#### RECORDED INFORMATION

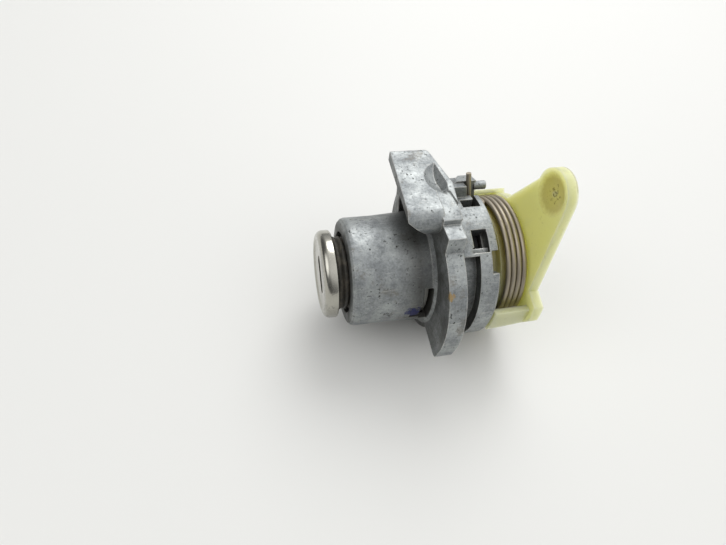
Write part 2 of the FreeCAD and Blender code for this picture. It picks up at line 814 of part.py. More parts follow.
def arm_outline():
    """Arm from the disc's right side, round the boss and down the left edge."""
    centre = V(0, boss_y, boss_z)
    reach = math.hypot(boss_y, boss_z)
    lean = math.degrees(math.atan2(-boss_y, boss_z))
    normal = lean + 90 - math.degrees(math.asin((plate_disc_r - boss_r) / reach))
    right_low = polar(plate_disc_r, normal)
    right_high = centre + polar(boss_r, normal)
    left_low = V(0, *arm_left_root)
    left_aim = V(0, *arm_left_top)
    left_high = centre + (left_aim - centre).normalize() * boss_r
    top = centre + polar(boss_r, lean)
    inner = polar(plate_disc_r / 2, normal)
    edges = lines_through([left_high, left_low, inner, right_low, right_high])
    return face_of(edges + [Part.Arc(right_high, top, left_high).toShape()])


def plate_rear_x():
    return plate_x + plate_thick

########

▸ **TASK DESCRIPTION**
Repeat the material in full, exactly as it stands.

▸ **RESPONSE TO THE EXERCISE**
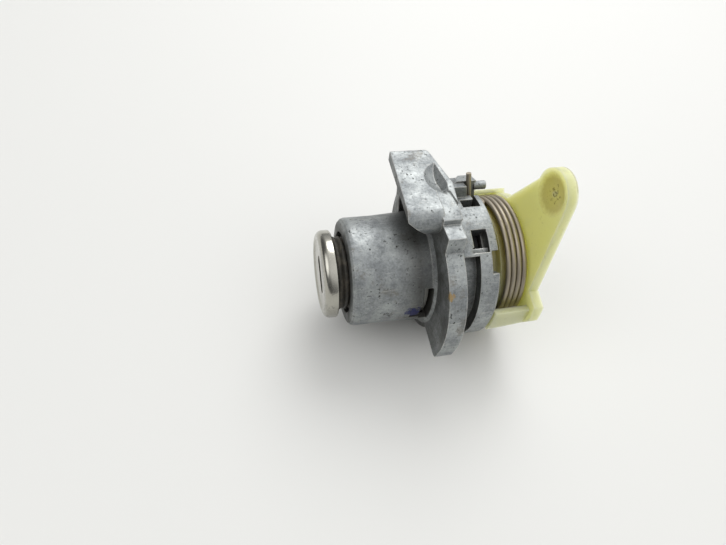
Write part 2 of the FreeCAD and Blender code for this picture. It picks up at line 814 of part.py. More parts follow.
def arm_outline():
    """Arm from the disc's right side, round the boss and down the left edge."""
    centre = V(0, boss_y, boss_z)
    reach = math.hypot(boss_y, boss_z)
    lean = math.degrees(math.atan2(-boss_y, boss_z))
    normal = lean + 90 - math.degrees(math.asin((plate_disc_r - boss_r) / reach))
    right_low = polar(plate_disc_r, normal)
    right_high = centre + polar(boss_r, normal)
    left_low = V(0, *arm_left_root)
    left_aim = V(0, *arm_left_top)
    left_high = centre + (left_aim - centre).normalize() * boss_r
    top = centre + polar(boss_r, lean)
    inner = polar(plate_disc_r / 2, normal)
    edges = lines_through([left_high, left_low, inner, right_low, right_high])
    return face_of(edges + [Part.Arc(right_high, top, left_high).toShape()])


def plate_rear_x():
    return plate_x + plate_thick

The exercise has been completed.